University of the Witwatersrand PhD student Dr Blair McPhee described it as a new species after he and Dr Jonah Choiniere, from the Evolutionary Studies Institute at Wits University in Johannesburg worked with a team unravelling the mysteries of the ancient creatures.

Choiniere told News24 the find and the final description shows the first evidence of dinosaurs making the transition to walking on four legs, and browsing on the ground.

As a relatively small sauropod, it would have been about eight metres in length, two metres at the hips, and 5 tons in body mass.

Choiniere said paleontologist Bruce Rubidge found a site on the farm Heelbo near Senekal that showed promise of dinosaur remains during a walk over the Christmas holidays many years ago.

Later, a graduate student John Hancox was looking for a project, so Rubidge and fellow paleontologist James Kitching took him to the site in 2005.

Hancox "wandered off, as students do" and suddenly returned saying "there is a mass of dinosaur bones there". Hancox's project changed, and he eventually went on to teach geology at Wits and then went into the industry.

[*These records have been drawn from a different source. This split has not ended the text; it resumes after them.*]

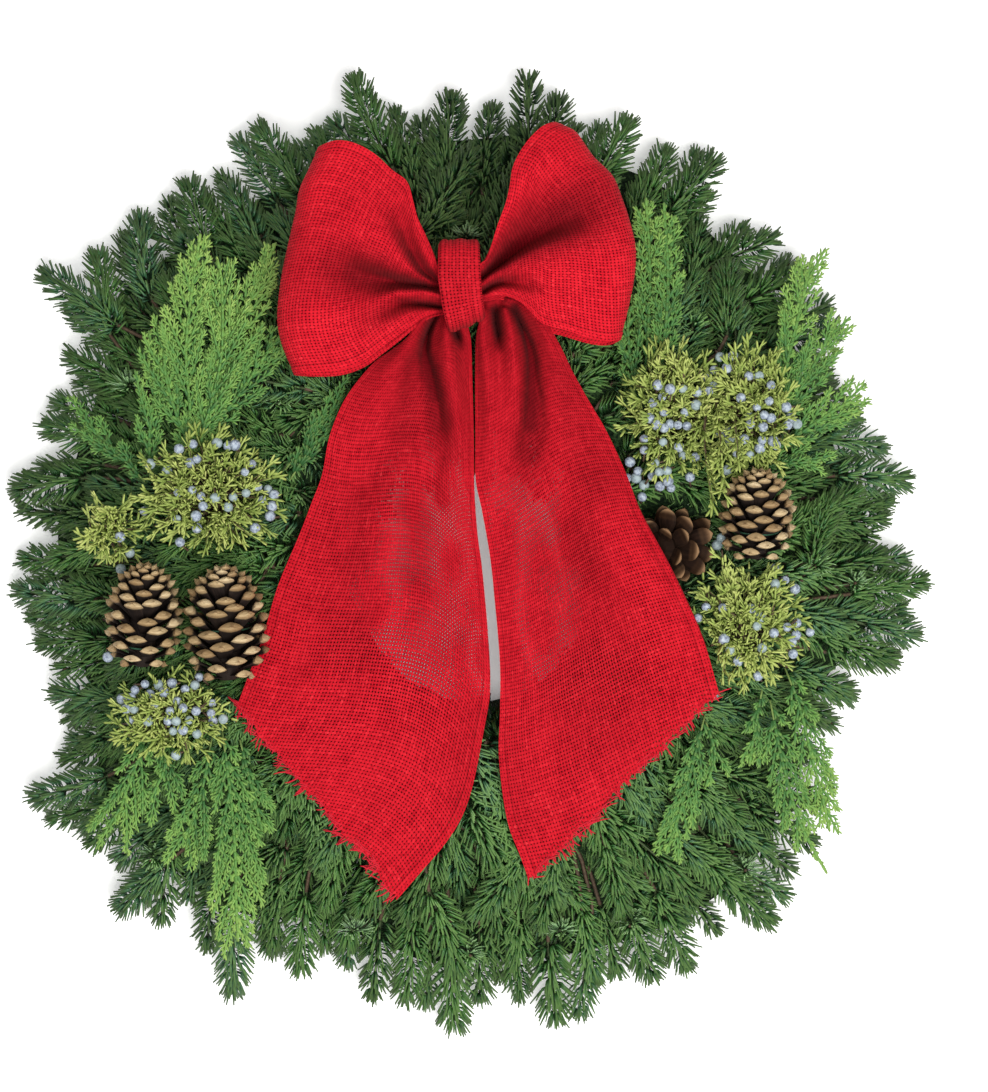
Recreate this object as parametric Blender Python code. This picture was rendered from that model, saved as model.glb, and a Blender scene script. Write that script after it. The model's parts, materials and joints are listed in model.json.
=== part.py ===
"""Fresh evergreen wreath, lying on its back.

X and Y span the wreath's plane, +Y runs to the bow side (the wreath's top),
and +Z leaves the front face. Twelve fir bunches sit in twelve wire clamps on a
double wire ring, and carry cedar sprays, juniper sprigs, four pine cones and a
burlap bow with two long tails. Everything is laid out round the ring's centre,
and at the end the whole wreath is moved so that its origin is the middle of
its underside.
"""

import math

import bmesh
import bpy
from mathutils import Vector

MM = 0.001

# ---------------------------------------------------------------- dimensions
RAIL_IN_R = 0.144          # inner rail of the wreath ring
RAIL_OUT_R = 0.162         # outer rail
RAIL_WIRE_R = 0.00175      # 3.5 mm wire
RAIL_Z = 0.00475
CLAMP_WIRE_R = 0.00125     # 2.5 mm wire
CLAMP_BASE_Z = 0.0081
STEM_R = 0.0085            # bundle of cut stems held by a clamp
STEM_Z = 0.0187
STEM_MID_R = 0.153
TIE_WIRE_R = 0.0006        # florist's wire
HOLE_CENTRE = (0.003, -0.022)
HOLE_R = 0.064             # clear middle of the wreath
CHANNEL = (0.126, 0.130, 0.176, 0.180)   # groove in the greenery round the ring
CHANNEL_TOP = 0.034
BUNCH_GAP = 0.0015         # half the gap between two bunches
RIBBON_T = 0.003

# Where one bunch ends and the next begins, in degrees from +X.
SEAMS = (5.0, 34.0, 63.0, 92.0, 125.0, 158.5, 196.0, 222.0, 249.7, 278.5, 307.3, 336.2)

# Tips of the shoots that make the rim, in millimetres from the ring's centre.
RIM_TIPS = (
    (293, 50), (304, -14), (296, -52), (260, -94), (236, -150), (201, -244),
    (144, -274), (68, -307), (-10, -315), (-43, -297), (-111, -277), (-160, -290),
    (-234, -241), (-293, -160), (-278, -88), (-304, -22), (-304, 43), (-284, 89),
    (-268, 135), (-281, 190), (-226, 226), (-186, 246), (-150, 284), (-105, 286),
    (-78, 319), (-13, 308), (16, 301), (37, 320), (72, 288), (105, 281),
    (162, 265), (206, 210), (226, 187), (245, 151), (241, 120),
)

# Fir: height of the greenery's front over the surface, by distance from the ring's centre.
FIR_TOP = ((0.0, 0.022), (0.070, 0.034), (0.100, 0.048), (0.128, 0.054), (0.200, 0.054),
           (0.240, 0.044), (0.280, 0.030), (0.320, 0.022))


def lerp_table(table, x):
    if x <= table[0][0]:
        return table[0][1]
    for (x0, y0), (x1, y1) in zip(table, table[1:]):
        if x <= x1:
            return y0 + (y1 - y0) * (x - x0) / (x1 - x0)
    return table[-1][1]


def fir_top(x, y):
    top = lerp_table(FIR_TOP, math.hypot(x, y))
    # a hollow in the greenery where the low cone at the right is bedded
    d = math.hypot(x - 0.131, y - 0.007)
    if d < 0.054:
        top = min(top, 0.030)
    return top


# ------------------------------------------------------------------- helpers
for old in list(bpy.data.objects):
    bpy.data.objects.remove(old, do_unlink=True)

SCENE = bpy.context.scene.collection


def material(name, color, roughness, metallic=0.0):
    mat = bpy.data.materials.new(name)
    mat.use_nodes = True
    shader = mat.node_tree.nodes["Principled BSDF"]
    shader.inputs["Base Color"].default_value = (*color, 1.0)
    shader.inputs["Roughness"].default_value = roughness
    shader.inputs["Metallic"].default_value = metallic
    mat.diffuse_color = (*color, 1.0)
    return mat


FIR = material("fir_green", (0.035, 0.105, 0.045), 0.55)
CEDAR = material("cedar_green", (0.19, 0.34, 0.07), 0.55)
JUNIPER = material("juniper_green", (0.24, 0.30, 0.09), 0.6)
CONE = material("cone_brown", (0.30, 0.18, 0.09), 0.7)
BURLAP = material("burlap_red", (0.55, 0.01, 0.02), 0.85)
RING_WIRE = material("green_painted_wire", (0.02, 0.06, 0.03), 0.4, 0.0)
TIE_WIRE = material("florist_wire", (0.05, 0.16, 0.09), 0.35, 0.6)


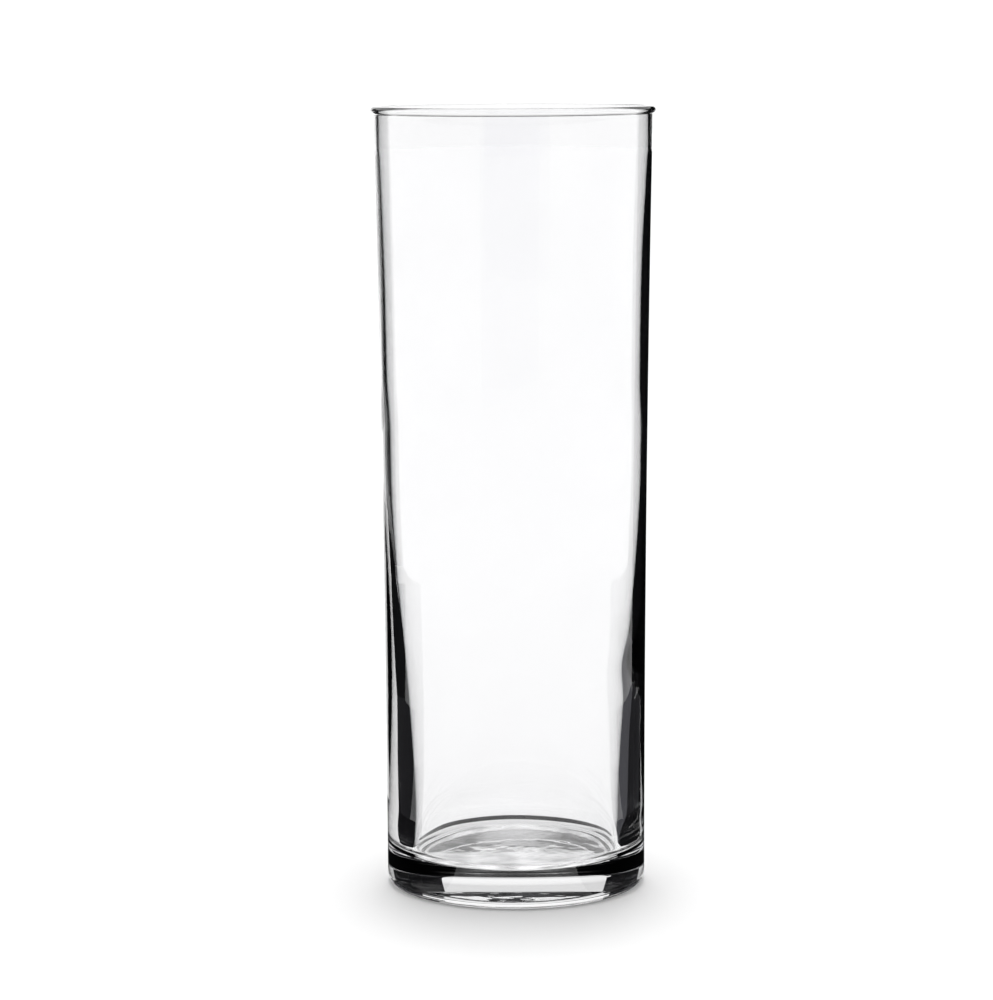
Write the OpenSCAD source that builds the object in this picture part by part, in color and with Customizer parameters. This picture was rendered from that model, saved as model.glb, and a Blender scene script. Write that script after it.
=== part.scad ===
// Clear glass cylinder vase: a tall, slightly flared side wall, a fire-polished
// bead round the mouth, and a thick foot with a shallow hollow underneath.
// It is one piece of glass with no joints. Three zones of it are drawn as
// separate solids that meet face to face. The origin is the centre of the
// ring that the vase stands on, and +Z runs up the axis.

/* [Outside] */
// Height over the rim
height = 251; // [210:1:300]
// Diameter over the bead
rim_d = 90.5; // [86:0.5:96]
// Diameter at the foot
foot_d = 83.6; // [80:0.1:86]

/* [Mouth] */
// Width of the bead, from the mouth's wall to its outside
bead_w = 2.5; // [2.4:0.1:4]
// How far the bead stands out from the wall below it
bead_proud = 1; // [0.6:0.1:1.2]
// Height of the rim zone, bead and neck together
rim_h = 4; // [3:0.5:6]
// Length of the straight mouth below the rim zone
mouth_land = 10; // [5:1:12]

/* [Wall] */
// Thickness of the wall at mid height
wall_t = 2.4; // [1.6:0.1:3.5]
// Thickness of the wall just above the floor
foot_wall_t = 8.8; // [5:0.1:10]
// Height where the wall starts to thin, going up
swell_low = 12; // [12:1:30]
// Height where the wall has thinned to its mid-height thickness
swell_high = 135; // [90:1:140]
// Height where the wall starts to thin again towards the mouth
thin_low = 185; // [145:1:185]

/* [Foot] */
// Thickness of the glass from the table to the inner floor
floor_t = 11; // [8:0.5:14]
// Radius of the hollow corner between the floor and the wall
floor_fillet = 4; // [2:0.5:4]
// Radius of the rounded heel
heel_r = 3.5; // [2:0.5:5]
// Diameter of the hollow underneath
punt_d = 62; // [40:1:66]
// Depth of the hollow underneath
punt_depth = 1.5; // [0.5:0.1:3]

/* [Hidden] */
$fn = 180;
glass = [0.88, 0.94, 0.95, 0.45];
curve_steps = 10;
wall_steps = 10;
foot_r = foot_d / 2;
bead_r = bead_w / 2;
mouth_r = rim_d / 2 - bead_w;
neck_r = rim_d / 2 - bead_proud;
neck_z = height - rim_h;
bead_z = height - bead_r;
land_z = neck_z - mouth_land;
fillet_z = floor_t + floor_fillet;
punt_r = punt_d / 2;
// A circle through the hollow's edge and its middle gives its shallow dome.
punt_dome_r = (pow(punt_r, 2) + pow(punt_depth, 2)) / (2 * punt_depth);
punt_dome_a = asin(punt_r / punt_dome_r);

// The outside widens as the square of the height.
function outer_r(z) = foot_r + (neck_r - foot_r) * pow(z / neck_z, 2);

// Smooth step from 0 to 1.
function ease(s) = (1 - cos(180 * s)) / 2;

// How far z has come from low to high, from 0 to 1.
function share(z, low, high) = min(1, max(0, (z - low) / (high - low)));

// Wall thickness: thick at the foot, even at mid height, thin below the mouth.
function swell_t(z) = foot_wall_t + (wall_t - foot_wall_t) * ease(share(z, swell_low, swell_high));
function land_t() = outer_r(land_z) - mouth_r;
function thin_t(z) = (land_t() - wall_t) * (1 - cos(90 * share(z, thin_low, land_z)));
function inner_r(z) = outer_r(z) - swell_t(z) - thin_t(z);

// Evenly spaced heights from low to high, both included.
function heights(low, high, steps) = [for (i = [0:steps]) low + (high - low) * i / steps];

// Points on an arc round [x, z], from angle a to angle b.
function arc(x, z, r, a, b, steps) =
    [for (i = [0:steps]) let (t = a + (b - a) * i / steps) [x + r * cos(t), z + r * sin(t)]];

// The bead and the short neck under it, with the mouth's straight wall inside.
module rim_bead() {
    color(glass)
    rotate_extrude() {
        translate([rim_d / 2 - bead_r, bead_z]) circle(r = bead_r);
        translate([mouth_r, neck_z]) square([neck_r - mouth_r, bead_z - neck_z]);
    }
}

// The wall from the inner floor up to the neck, with the hollow corner at its foot.
module side_wall() {
    outside = [for (z = heights(floor_t, neck_z, wall_steps)) [outer_r(z), z]];
    mouth = [[mouth_r, neck_z]];
    thinning = [for (z = heights(land_z, thin_low, wall_steps)) [inner_r(z), z]];
    swell_end = max(swell_low, fillet_z + 0.5);
    swelling = [for (z = heights(swell_high, swell_end, 2 * wall_steps)) [inner_r(z), z]];
    corner = arc(inner_r(fillet_z) - floor_fillet, fillet_z, floor_fillet, 0, -90, curve_steps);
    color(glass)
    rotate_extrude() polygon(concat(outside, mouth, thinning, swelling, corner));
}

// The solid foot: flat floor above, rounded heel, standing ring and hollow below.
module base() {
    dome_z = punt_depth - punt_dome_r;
    punt = arc(0, dome_z, punt_dome_r, 90, 90 - punt_dome_a, curve_steps);
    heel = arc(foot_r - heel_r, heel_r, heel_r, -90, 0, curve_steps);
    floor_edge = [[outer_r(floor_t), floor_t], [0, floor_t]];
    color(glass)
    rotate_extrude() polygon(concat(punt, heel, floor_edge));
}

rim_bead();
side_wall();
base();
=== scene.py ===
"""A clear glass cylinder vase on a pale floor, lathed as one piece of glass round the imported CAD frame."""

import math

import bpy
from mathutils import Euler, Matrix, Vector, noise


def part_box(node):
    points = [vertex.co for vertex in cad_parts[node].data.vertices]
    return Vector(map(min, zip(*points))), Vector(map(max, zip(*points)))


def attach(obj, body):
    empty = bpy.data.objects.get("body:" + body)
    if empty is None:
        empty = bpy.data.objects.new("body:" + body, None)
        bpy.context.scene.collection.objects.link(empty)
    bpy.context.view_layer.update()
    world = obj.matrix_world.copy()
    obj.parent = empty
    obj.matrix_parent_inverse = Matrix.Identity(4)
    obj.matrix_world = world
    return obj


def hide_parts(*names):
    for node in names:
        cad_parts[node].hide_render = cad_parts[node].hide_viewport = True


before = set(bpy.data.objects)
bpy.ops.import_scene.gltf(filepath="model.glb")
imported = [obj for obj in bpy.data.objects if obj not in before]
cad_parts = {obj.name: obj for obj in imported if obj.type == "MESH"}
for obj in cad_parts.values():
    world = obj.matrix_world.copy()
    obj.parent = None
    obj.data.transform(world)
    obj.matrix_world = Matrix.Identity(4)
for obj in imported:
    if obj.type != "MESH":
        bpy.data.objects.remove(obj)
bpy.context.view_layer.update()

MM = 0.001

# ---- sizes: the frame gives the outside, and the rest is the section of the glass ----
base_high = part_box("base")[1]
wall_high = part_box("side_wall")[1]
bead_low, bead_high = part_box("rim_bead")
HEIGHT = bead_high.z
RIM_R = bead_high.x
FOOT_R = base_high.x
FLOOR_Z = base_high.z
NECK_Z = bead_low.z
NECK_R = wall_high.x

BEAD_R = 1.25 * MM                       # radius of the bead's round section
BEAD_W = 2 * BEAD_R
BEAD_START = -77                         # degrees round the bead's section, where the outside wall meets it
MOUTH_R = RIM_R - BEAD_W
LAND_Z = NECK_Z - 10 * MM                # the straight mouth reaches down to here
FILLET = 4 * MM                          # hollow corner round the inner floor
FILLET_Z = FLOOR_Z + FILLET
HEEL = 3.5 * MM
PUNT_R = 31 * MM                         # the shallow hollow underneath
PUNT_DEPTH = 1.5 * MM
WALL_T = 2.4 * MM
FOOT_WALL_T = 8.8 * MM                   # the wall's thickness where it leaves the foot
SWELL_LOW, SWELL_HIGH = 12 * MM, 135 * MM
THIN_LOW = 185 * MM                      # the wall thins from here to the mouth
SEGMENTS = 256

# ---- the view --------------------------------------------------------------
VIEW_AZIMUTH = math.radians(225)
CAMERA_DISTANCE = 1.080
CAMERA_HEIGHT = 0.271
CAMERA_TILT = math.radians(7.70)
CAMERA_PAN = math.radians(0.31)
CAMERA_ROLL = math.radians(-0.27)
FOCAL_SHARE = 3.385                      # focal length over the frame's long side
look = Vector((-math.sin(VIEW_AZIMUTH), math.cos(VIEW_AZIMUTH), 0))
side = Vector((look.y, -look.x, 0))      # to the right in the main view
SIDE_ANGLE = math.atan2(side.y, side.x)


# ---- the section of the glass ----------------------------------------------
def share(value, low, high):
    """How far value lies from low to high, from 0 to 1."""
    return min(1, max(0, (value - low) / (high - low)))


def ease(value, low, high):
    """Grows smoothly from 0 at low to 1 at high."""
    return (1 - math.cos(math.pi * share(value, low, high))) / 2


def span(low, high, count):
    """count + 1 values from low to high."""
    return [low + (high - low) * i / count for i in range(count + 1)]


def arc(r, z, radius, start, end, count):
    """Points (radius, height) along an arc, with its angles in degrees."""
    return [(r + radius * math.cos(math.radians(a)), z + radius * math.sin(math.radians(a)))
            for a in span(start, end, count)]


def outer_r(z):
    return FOOT_R + (NECK_R - FOOT_R) * (z / NECK_Z) ** 2


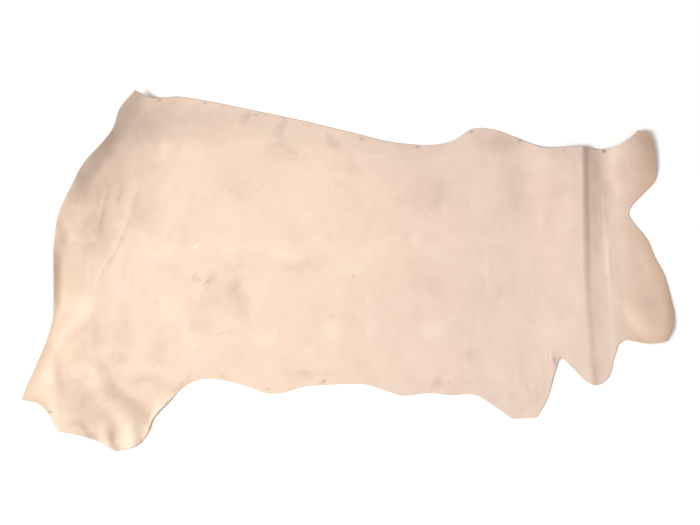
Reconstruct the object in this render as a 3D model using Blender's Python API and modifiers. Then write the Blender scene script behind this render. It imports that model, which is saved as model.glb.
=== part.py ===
"""Leather hide: one side of a vegetable-tanned cowhide, cut along the backbone and lying flesh side down.

Run with: blender --background --python part.py
Metres, +Z up. +X runs towards the neck and +Y towards the back. The origin is on the surface that the
hide lies on, under the middle of its outline. The hide is one cut sheet, so it is one solid.
"""

from typing import NamedTuple

import bmesh
import bpy
import numpy as np

HIDE_THICKNESS = 0.0024  # six-ounce leather
EDGE_STEP = 0.048  # spacing of the grid along the plain stretches of the cut edge
SHANK_STEP = 0.024  # closer over the rippled hind shank
CREASE_STEP = 0.012  # closest across the steep side of the neck crease
ROW_STEP = 0.030  # spacing of the grid from belly to back
RUMP_FADE, NECK_FADE = 4, 9  # how fast the bends of the two ends die away inwards
SIDE_FADE = 2  # how fast those of the belly and back edges do
SHANK_END = -0.50  # the hind shank lies towards the tail from here
CREASE_ZONE = (0.79, 0.97)  # the stretch that the neck crease and the roll beside it take
LIFT_OFF = 0.0012  # how gently the sheet leaves the floor at the foot of a fold
SHARP_EDGE = np.radians(40)
LEATHER_COLOUR = (0.76, 0.60, 0.47, 1.0)
LEATHER_ROUGHNESS = 0.62


class Mark(NamedTuple):
    """A place on the cut edge. At a corner the knife turned sharply; elsewhere the edge runs smoothly through."""

    x: float
    y: float
    corner: bool = False


class Crest(NamedTuple):
    """A place on the crest of a fold, and how high the crest stands there."""

    x: float
    y: float
    height: float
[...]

But not before taking Choiniere's predecessor Dr Adam Yates, now at the Museum of Central Australia, to the spot. Yates and colleague Dr Matt Bonnan started digging and the slow, painstaking work of taking the fossils to the laboratory, cleaning and studying them, took around 10 years.

They were convinced that what they had found was different to the dinosaurs that had roamed the area around 200 million years ago.

"Adam always talked about these bones - he said they were different," said Choiniere.

Final pieces of the puzzle

Yates moved to Australia, and the work was handed over to Choiniere. Enter another graduate student, McPhee, and the final pieces of the puzzle were put in place.
Geologist Dr Johann Neveling from the Council for Geoscience's job was to study the locality where the Rain Lizard was found.

Neveling, who is the hero of his young nephews after showing them a real dinosaur bone, told News24 that there were more channel deposits there which showed evidence of a lot more water flow than elsewhere.

"There are plants that collect along the river bank and this would have supported larger animals," he said. He explained that because of the river and its plants, the dinosaurs started feeding differently and more efficiently.

It wasn't until 2010 that Pulanesaura finally got its name. It is derived from Pulane, the childhood Sesotho nickname of Panie, the daughter of the late Naude Bremer whose farm the bones were found on. Heelbo has already revealed Aardonyx and Arcusaurus, both more primitive members of the same lineage of dinosaurs.

Wits added that translated, "Pulane" means "comes with rain", and Pulanesaura was excavated during a rainy period on the farm.

In a taster of the paper authored by McPhee, Bonnan, Choiniere, Yates and Neveling, McPhee says: "This dinosaur showcases the unexpected diversity of locomotion and feeding strategies present in South Africa 200 million years ago. This has serious implications for how dinosaurs were carving up their ecosystems."